An interesting final note to all of this is that, though Byron earlier that month, in writing to his publisher, John Murray, had praised Shelley extravagantly--
You are all brutally mistaken about Shelley who was without exception--the best and least selfish man I ever knew.--I never knew one who was not a beast in comparison.
--he later that year wrote to Mary Shelley an unexpectedly distant account of their relationship:
As to friendship, it is a propensity in which my genius is very limited. I do not know the male human being, except Lord Clare, the friend of my infancy, for whom I feel any thing that deserves the name. All my others are men-of-the-world friendships. I did not even feel it for Shelley, however much I admired and esteemed him; so that you see not even vanity could bribe me into it, for, of all men, Shelley thought highest of my talents,--and, perhaps of my disposition.

Saturday, December 01, 2007

That Dog Won't Hunt, or, Cigarette Shenanigans


{All photos by Maura.}

Paul Collins at Weekend Stubble has a fascinating post up today about a forthcoming article he's written for the New York Times Book Review [It's now up at the Times site.]
about the cigarette ads that were bound into the middle of a lot of American paperbacks in the 1970s.

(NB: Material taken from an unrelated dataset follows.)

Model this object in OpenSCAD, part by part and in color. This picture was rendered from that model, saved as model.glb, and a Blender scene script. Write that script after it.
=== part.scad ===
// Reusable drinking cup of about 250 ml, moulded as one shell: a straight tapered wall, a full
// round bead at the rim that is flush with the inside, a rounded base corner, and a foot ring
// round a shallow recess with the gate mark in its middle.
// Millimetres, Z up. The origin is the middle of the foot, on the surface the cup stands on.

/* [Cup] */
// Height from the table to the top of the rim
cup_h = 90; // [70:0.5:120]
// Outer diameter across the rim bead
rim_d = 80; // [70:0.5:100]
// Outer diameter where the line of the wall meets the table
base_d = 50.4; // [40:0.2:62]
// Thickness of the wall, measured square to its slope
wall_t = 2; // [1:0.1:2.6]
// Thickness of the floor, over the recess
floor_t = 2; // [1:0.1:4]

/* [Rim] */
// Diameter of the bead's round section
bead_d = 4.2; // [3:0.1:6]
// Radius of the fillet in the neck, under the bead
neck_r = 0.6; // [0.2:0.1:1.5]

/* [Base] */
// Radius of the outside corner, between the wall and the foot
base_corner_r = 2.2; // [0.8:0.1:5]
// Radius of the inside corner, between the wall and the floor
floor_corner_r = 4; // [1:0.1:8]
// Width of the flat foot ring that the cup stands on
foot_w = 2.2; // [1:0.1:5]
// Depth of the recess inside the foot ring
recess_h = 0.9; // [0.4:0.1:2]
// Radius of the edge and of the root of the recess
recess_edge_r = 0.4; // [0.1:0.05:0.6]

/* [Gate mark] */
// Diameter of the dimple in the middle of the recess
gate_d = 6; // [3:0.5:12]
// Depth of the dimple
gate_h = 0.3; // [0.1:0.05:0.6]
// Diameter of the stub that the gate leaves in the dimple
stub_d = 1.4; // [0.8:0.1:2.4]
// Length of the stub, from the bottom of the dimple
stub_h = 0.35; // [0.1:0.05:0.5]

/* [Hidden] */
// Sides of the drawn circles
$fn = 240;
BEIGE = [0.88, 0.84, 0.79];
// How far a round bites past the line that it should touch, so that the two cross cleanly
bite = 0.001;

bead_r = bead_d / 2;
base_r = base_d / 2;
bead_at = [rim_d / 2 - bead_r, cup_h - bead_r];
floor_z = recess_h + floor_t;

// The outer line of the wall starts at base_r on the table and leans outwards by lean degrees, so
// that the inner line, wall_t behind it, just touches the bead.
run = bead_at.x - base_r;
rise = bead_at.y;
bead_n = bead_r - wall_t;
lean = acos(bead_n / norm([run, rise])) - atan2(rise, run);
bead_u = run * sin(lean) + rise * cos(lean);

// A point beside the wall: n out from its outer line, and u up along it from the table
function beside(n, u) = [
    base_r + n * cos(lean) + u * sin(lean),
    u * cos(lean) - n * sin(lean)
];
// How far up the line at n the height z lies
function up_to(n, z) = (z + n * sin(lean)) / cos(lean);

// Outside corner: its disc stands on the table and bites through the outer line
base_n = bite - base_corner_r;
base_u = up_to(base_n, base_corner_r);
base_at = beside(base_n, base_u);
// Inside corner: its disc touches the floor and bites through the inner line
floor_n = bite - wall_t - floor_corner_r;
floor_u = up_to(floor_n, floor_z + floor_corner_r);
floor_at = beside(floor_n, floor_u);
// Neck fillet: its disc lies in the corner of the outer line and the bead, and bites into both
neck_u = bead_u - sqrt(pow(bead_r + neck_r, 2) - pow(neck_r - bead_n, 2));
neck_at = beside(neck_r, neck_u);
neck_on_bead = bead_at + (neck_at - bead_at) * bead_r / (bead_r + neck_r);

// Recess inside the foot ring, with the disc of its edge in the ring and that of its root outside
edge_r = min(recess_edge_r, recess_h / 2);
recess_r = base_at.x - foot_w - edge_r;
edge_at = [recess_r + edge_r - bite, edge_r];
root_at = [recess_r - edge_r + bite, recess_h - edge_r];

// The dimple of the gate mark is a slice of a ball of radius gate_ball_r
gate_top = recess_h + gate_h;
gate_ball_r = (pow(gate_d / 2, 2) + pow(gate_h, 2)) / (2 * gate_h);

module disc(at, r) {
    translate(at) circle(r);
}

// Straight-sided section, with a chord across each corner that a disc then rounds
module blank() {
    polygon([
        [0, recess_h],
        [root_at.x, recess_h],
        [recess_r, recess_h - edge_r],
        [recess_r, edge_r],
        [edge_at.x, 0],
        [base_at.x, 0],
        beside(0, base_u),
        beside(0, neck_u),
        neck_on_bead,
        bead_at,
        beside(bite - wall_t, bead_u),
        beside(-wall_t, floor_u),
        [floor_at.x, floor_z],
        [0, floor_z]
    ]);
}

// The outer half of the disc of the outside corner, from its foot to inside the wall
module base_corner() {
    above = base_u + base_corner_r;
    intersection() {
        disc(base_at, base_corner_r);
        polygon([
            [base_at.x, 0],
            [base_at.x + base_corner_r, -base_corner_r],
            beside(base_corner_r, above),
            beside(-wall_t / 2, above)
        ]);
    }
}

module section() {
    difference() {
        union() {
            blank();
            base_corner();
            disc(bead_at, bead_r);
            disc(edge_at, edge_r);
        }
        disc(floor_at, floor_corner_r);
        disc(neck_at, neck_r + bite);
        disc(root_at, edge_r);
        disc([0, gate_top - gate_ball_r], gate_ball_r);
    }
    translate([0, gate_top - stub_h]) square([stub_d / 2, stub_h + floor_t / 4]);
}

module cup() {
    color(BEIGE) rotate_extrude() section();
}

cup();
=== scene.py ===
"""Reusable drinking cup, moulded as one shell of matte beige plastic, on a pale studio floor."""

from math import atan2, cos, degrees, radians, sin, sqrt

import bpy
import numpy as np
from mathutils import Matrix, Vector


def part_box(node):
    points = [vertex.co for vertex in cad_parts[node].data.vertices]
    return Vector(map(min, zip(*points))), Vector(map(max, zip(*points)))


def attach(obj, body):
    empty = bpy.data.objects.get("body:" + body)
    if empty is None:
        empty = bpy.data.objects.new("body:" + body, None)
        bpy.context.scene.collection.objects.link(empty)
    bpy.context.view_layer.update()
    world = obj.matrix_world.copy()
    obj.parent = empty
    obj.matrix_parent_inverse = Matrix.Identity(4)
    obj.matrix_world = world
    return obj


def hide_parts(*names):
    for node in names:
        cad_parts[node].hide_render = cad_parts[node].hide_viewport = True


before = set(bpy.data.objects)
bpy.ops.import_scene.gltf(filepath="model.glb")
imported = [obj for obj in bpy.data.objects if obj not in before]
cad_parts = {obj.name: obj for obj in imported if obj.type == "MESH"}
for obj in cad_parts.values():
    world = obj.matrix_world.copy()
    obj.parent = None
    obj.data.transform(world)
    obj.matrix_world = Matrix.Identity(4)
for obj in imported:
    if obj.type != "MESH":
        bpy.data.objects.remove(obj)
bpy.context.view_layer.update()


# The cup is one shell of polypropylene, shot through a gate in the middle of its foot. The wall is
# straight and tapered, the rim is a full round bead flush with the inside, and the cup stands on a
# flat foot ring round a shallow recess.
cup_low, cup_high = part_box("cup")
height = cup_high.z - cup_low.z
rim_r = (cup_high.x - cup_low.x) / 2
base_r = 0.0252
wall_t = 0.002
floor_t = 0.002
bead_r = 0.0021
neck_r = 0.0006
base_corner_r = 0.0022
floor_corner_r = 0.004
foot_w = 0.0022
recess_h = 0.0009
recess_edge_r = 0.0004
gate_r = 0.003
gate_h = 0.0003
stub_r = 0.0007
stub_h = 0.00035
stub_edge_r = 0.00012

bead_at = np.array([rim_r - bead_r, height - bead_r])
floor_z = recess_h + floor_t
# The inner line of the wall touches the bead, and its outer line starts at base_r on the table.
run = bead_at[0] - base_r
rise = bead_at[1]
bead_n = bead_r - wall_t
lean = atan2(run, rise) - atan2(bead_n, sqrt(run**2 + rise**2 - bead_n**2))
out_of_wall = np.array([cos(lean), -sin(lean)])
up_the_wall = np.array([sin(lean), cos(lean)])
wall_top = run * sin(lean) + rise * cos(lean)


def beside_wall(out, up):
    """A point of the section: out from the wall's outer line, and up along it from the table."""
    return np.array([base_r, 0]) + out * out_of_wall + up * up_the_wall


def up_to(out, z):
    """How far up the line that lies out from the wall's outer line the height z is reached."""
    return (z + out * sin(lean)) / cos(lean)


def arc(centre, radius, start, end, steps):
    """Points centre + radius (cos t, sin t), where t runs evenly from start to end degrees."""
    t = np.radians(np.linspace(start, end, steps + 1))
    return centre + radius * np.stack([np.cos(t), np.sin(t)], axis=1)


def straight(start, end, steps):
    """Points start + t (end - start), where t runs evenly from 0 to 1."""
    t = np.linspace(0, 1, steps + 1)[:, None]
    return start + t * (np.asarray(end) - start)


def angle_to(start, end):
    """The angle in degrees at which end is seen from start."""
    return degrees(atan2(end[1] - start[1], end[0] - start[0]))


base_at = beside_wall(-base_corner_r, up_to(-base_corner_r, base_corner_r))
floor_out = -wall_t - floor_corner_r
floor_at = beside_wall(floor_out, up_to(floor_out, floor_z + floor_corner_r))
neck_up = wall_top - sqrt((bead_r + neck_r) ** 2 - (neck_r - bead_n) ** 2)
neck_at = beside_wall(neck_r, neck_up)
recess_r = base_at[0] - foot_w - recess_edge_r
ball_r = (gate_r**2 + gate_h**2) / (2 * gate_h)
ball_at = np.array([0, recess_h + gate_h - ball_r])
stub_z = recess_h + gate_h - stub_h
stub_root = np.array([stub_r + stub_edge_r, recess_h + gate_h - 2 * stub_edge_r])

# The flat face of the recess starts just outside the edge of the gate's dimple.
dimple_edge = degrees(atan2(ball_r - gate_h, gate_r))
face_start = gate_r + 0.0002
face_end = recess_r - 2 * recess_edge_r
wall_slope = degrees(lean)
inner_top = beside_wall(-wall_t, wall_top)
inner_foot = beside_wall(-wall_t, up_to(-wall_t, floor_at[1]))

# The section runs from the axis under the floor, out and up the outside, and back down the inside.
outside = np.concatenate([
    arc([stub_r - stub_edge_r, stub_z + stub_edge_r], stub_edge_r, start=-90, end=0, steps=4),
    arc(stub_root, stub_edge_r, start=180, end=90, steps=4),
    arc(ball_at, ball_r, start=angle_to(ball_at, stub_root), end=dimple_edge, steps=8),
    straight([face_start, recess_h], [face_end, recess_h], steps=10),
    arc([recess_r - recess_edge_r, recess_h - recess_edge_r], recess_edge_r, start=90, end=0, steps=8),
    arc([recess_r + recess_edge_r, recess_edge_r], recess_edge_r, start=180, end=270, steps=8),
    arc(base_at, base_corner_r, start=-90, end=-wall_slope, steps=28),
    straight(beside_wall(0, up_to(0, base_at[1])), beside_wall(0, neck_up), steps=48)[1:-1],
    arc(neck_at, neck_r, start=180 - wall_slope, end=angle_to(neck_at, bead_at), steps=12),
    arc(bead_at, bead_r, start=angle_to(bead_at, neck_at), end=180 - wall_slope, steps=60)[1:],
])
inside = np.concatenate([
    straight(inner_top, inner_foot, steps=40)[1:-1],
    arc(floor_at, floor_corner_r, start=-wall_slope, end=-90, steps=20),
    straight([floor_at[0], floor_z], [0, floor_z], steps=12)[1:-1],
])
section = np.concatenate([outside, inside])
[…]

Though I've come across these when buying used books before, I'd forgotten all about them--and I certainly never knew how commmon they were. (Collins reveals that Lorillard alone ran ads in 540 million paperbacks in one three-year period.)

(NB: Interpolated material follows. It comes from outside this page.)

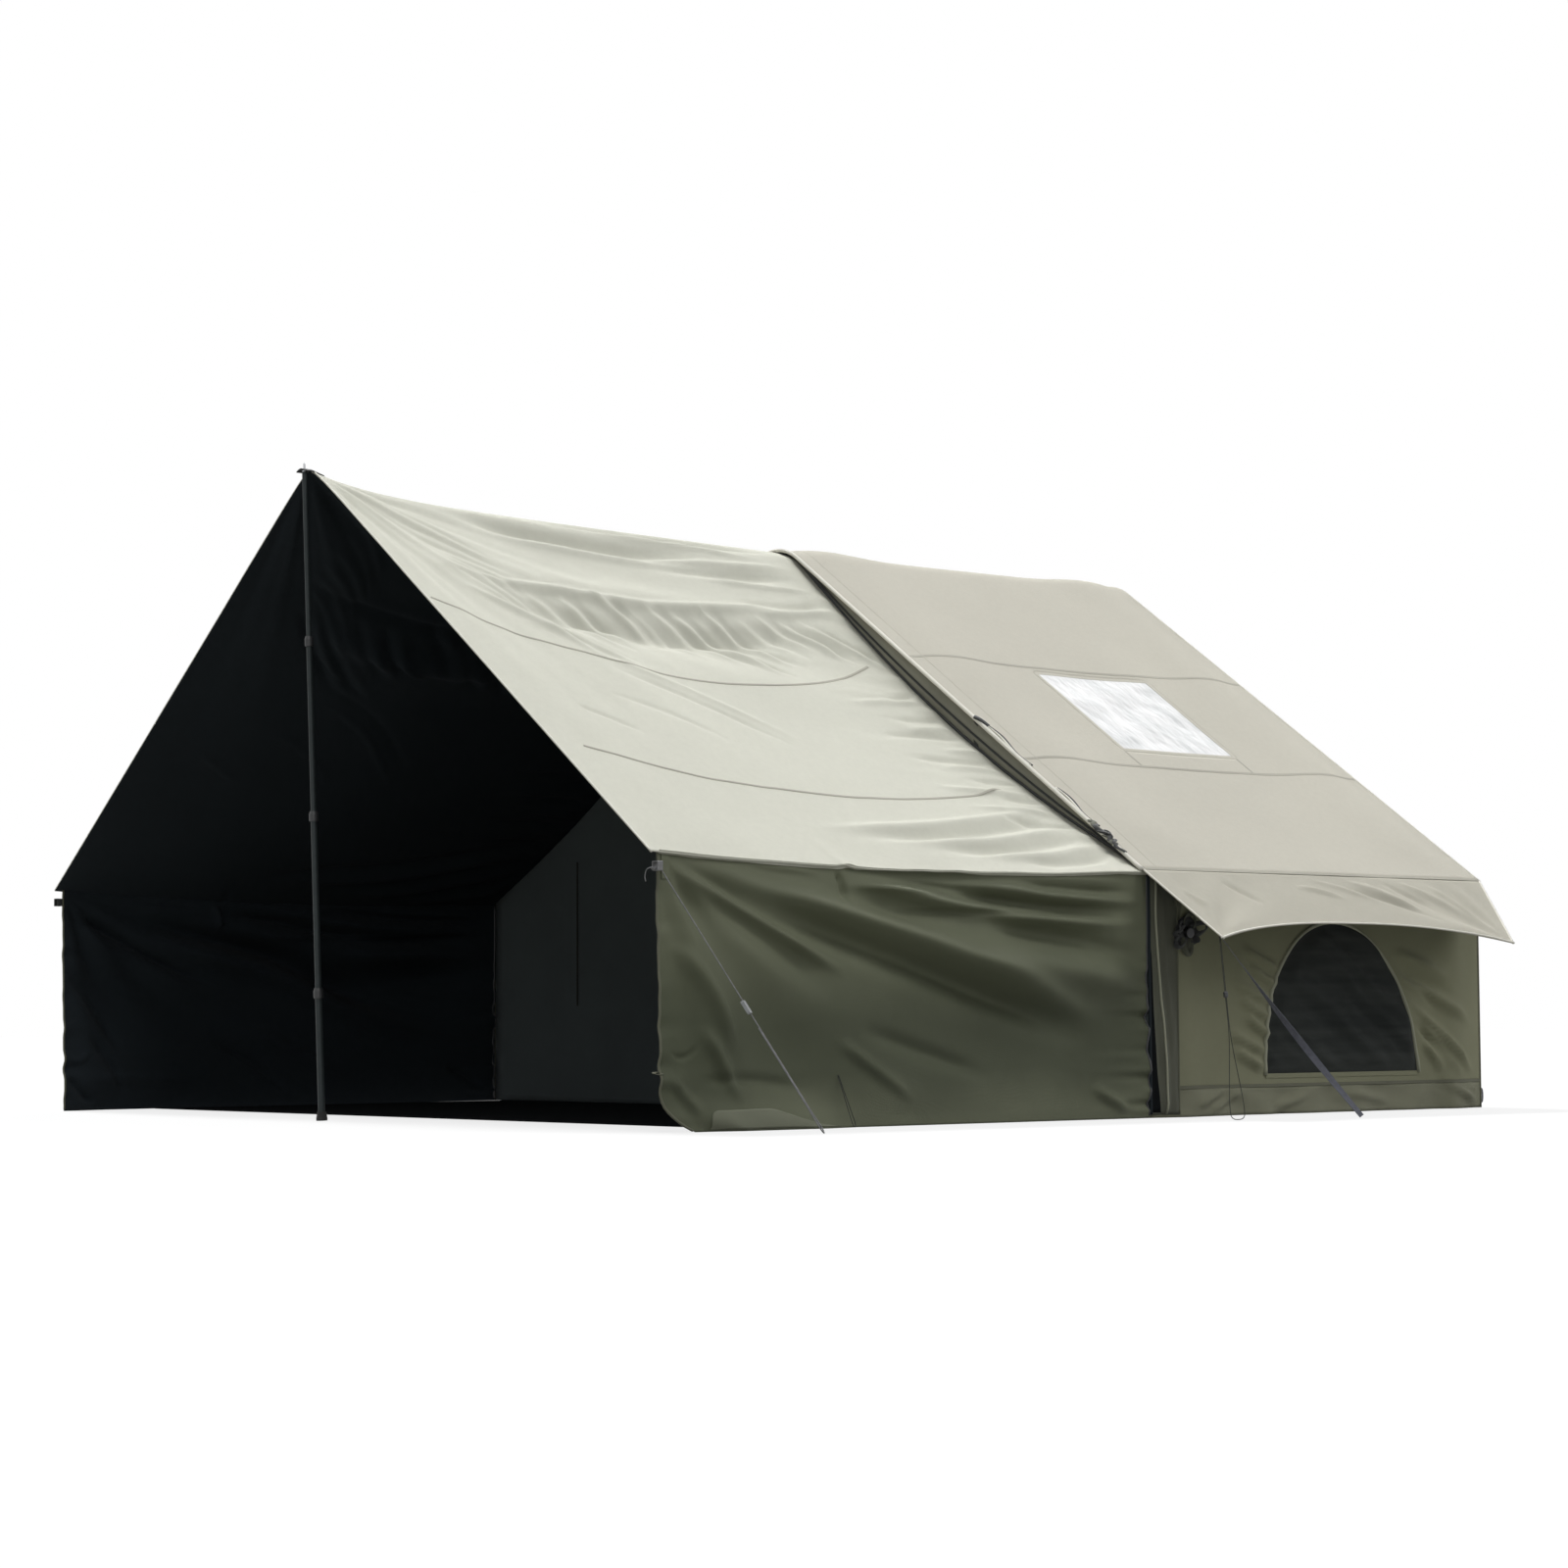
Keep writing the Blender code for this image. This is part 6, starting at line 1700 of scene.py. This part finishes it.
def build_stage():
    """A white floor that still shows the tent's shadow; only its bounce light is duller."""
    far, low = 60.0, -0.0005
    mesh = bpy.data.meshes.new("floor")
    corners = [(-far, -far, low), (far, -far, low), (far, far, low), (-far, far, low)]
    mesh.from_pydata(corners, [], [(0, 1, 2, 3)])
    floor = bpy.data.objects.new("floor", mesh)
    bpy.context.scene.collection.objects.link(floor)
    material = bpy.data.materials.new("floor")
    material.use_nodes = True
    tree = material.node_tree
    paper = tree.nodes["Principled BSDF"]
    paper.inputs["Base Color"].default_value = (0.82, 0.82, 0.82, 1)
    paper.inputs["Roughness"].default_value = 0.9
    paper.inputs["Specular IOR Level"].default_value = 0.0
    glow = tree.nodes.new("ShaderNodeEmission")
    white = tree.nodes.new("ShaderNodeMixShader")
    white.inputs[0].default_value = 0.80
    tree.links.new(paper.outputs[0], white.inputs[1])
    tree.links.new(glow.outputs[0], white.inputs[2])
    dull = tree.nodes.new("ShaderNodeBsdfDiffuse")
    dull.inputs["Color"].default_value = (0.20, 0.20, 0.18, 1)
    show_by_ray(tree, dull, white.outputs[0], "Material Output")
    mesh.materials.append(material)


# Lamps: name, direction that the light comes from, angle across in degrees, and strength
lamps = (("overhead", (-0.52, 0.0, 1.0), 13, 3.0), ("side", (1.0, -0.40, 2.0), 16, 0.70),
         ("right", (1.0, 0.75, 1.0), 30, 0.64), ("low", (1.0, -0.90, 0.55), 40, 0.28),
         ("back", (-0.55, 1.0, 0.80), 40, 0.90))


def build_light():
    world = bpy.data.worlds.new("sky")
    bpy.context.scene.world = world
    world.use_nodes = True
    tree = world.node_tree
    sky = tree.nodes["Background"]
    sky.inputs["Color"].default_value = (0.93, 0.96, 1.0, 1)
    sky.inputs["Strength"].default_value = 0.19
    white = tree.nodes.new("ShaderNodeBackground")
    white.inputs["Color"].default_value = (1, 1, 1, 1)
    show_by_ray(tree, sky, white.outputs[0], "World Output")
    for name, direction, angle, strength in lamps:
        lamp = bpy.data.lights.new(name, "SUN")
        lamp.energy = strength
        lamp.angle = math.radians(angle)
        obj = bpy.data.objects.new(name, lamp)
        obj.rotation_euler = Vector(direction).to_track_quat("Z", "Y").to_euler()
        bpy.context.scene.collection.objects.link(obj)


# The photo's camera: place, turns in degrees, and its focal length and width in the photo's pixels
camera_place = (11.1435, -9.1923, 0.3867)
camera_yaw, camera_pitch, camera_roll = (math.radians(angle) for angle in (-49.94, 3.99, -0.27))
focal_pixels, photo_pixels, sensor_width = 3428, 1600, 36


def build_camera():
    level_share = math.cos(camera_pitch)
    forward = Vector((math.sin(camera_yaw) * level_share, math.cos(camera_yaw) * level_share,
                      math.sin(camera_pitch)))
    level = forward.cross(Vector((0, 0, 1))).normalized()
    upright = level.cross(forward)
    right = level * math.cos(camera_roll) + upright * math.sin(camera_roll)
    up = upright * math.cos(camera_roll) - level * math.sin(camera_roll)
    data = bpy.data.cameras.new("camera")
    data.lens = sensor_width * focal_pixels / photo_pixels
    data.sensor_width = sensor_width
    data.clip_end = 200
    camera = bpy.data.objects.new("camera", data)
    turned = Matrix((right, up, -forward)).transposed().to_4x4()
    camera.matrix_world = Matrix.Translation(camera_place) @ turned
    bpy.context.scene.collection.objects.link(camera)
    bpy.context.scene.camera = camera


build_stage()
build_light()
build_camera()
bpy.context.scene.view_settings.view_transform = "Standard"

He links to a creepily nefarious 1986 memo from a Phillip Morris executive noting that he had commissioned a positive review of a book, Robert D. Tollison's Smoking and Society: Toward a More Balanced Assessment, and had been trying, unsuccessfully, to plant it in the San Francisco Chronicle.



I found a real treat buried in the memo: the reviewer, David Hunter (described by the exec as "a freelancer who wants to work for me") submitted the review under the pen name Leigh Hunt.



The English lit fans among you will recognize that name. (And don't you love his louche pose in that portrait?) Friend of Byron, Shelley, Keats, and Hazlitt, among many others, Hunt was in his lifetime well known for his poetry, his political journalism (which he put in the service of liberal political reform), and his integrity. He spent time in jail for attacking the Prince Regent in print, and he remained within at least arm's length of financial ruin his whole life. As his Wikipedia entry puts it, Hunt should be remembered for
his unremitting literary industry under the most discouraging circumstances, and for his uncompromising independence as a journalist and an author.
Dickens called him
The very soul of truth and honour,
while Byron, in his journal, wrote that
Hunt is an extraordinary character, and not exactly of the present age. He reminds me more of the Pym and Hampden times--much talent, great independence of spirit, and an austere, yet not repulsive, aspect. If he goes on qualis ab incepto, I know few men who will deserve more praise or obtain it. . . . [H]e is a man worth knowing. . . . [W]ithal, a valuable man, and less vain than success and even the consciousness of preferring "the right to the expedient" might excuse.




So why did David Hunter use Hunt's name? I think there's no question that he was thumbing his nose at his boss at Philip Morris, whom he could be confident wouldn't know Hunt. Was he also just indicating his utter cynicism, as the taking of the assignment in the first place might suggest? Or could he possibly have secretly been attempting to sabotage the company's efforts--was he trying to set off alarm bells among the review editors to whom the piece would be submitted?

That last does, I grant you, seem unlikely. But people's relationships to cigarettes--and thus to cigarette companies--are often complicated. Take as an example this passage from Luc Sante's spectacular, nigh-erotic paean to cigarettes, "Our Friend the Cigarette," available in his recent collection, Kill All Your Darlings: Pieces 1990-2005 (2007):
Nowadays no one will really defend smoking, even the most unregenerate addicts being inclined now and then to sermonize against their filthy habit. Hardly anyone wishes to dignify the appalling cynicism of the tobacco cartels and their decades of suppressing facts and falsifying statistics. When you see a tract issued by a smokers' rights group, you can be sure that it originated either in the public-relations department of a cigarette manufacturer or else somewhere on the coldly literal-minded fringe of the libertarian movement.
And yet . . .
Maybe there are ex-smokers out there who feel uncomplicated relief at having quit. I doubt there are very many, though. Your cigarette was a friend--the sort of friend parents and teachers warned you against, who would lead you down dark alleys and leave you holding the bag when things went wrong--but a friend nevertheless. It's terribly sad that you can't enjoy a smoke now and again without tumbling into the whirlpool of perdition, the way you can take a glass of spirits on the weekend with no danger that by Monday you will end up filtering the shoe polish after exhausting the cooking sherry.
I wonder whether David Hunter was a smoker . . . in 1986, a man following the sometimes lonely, hand-to-mouth existence that is the life of a freelance writer, taking a distasteful job from a cigarette company to pay the bills? My bet's on the butts.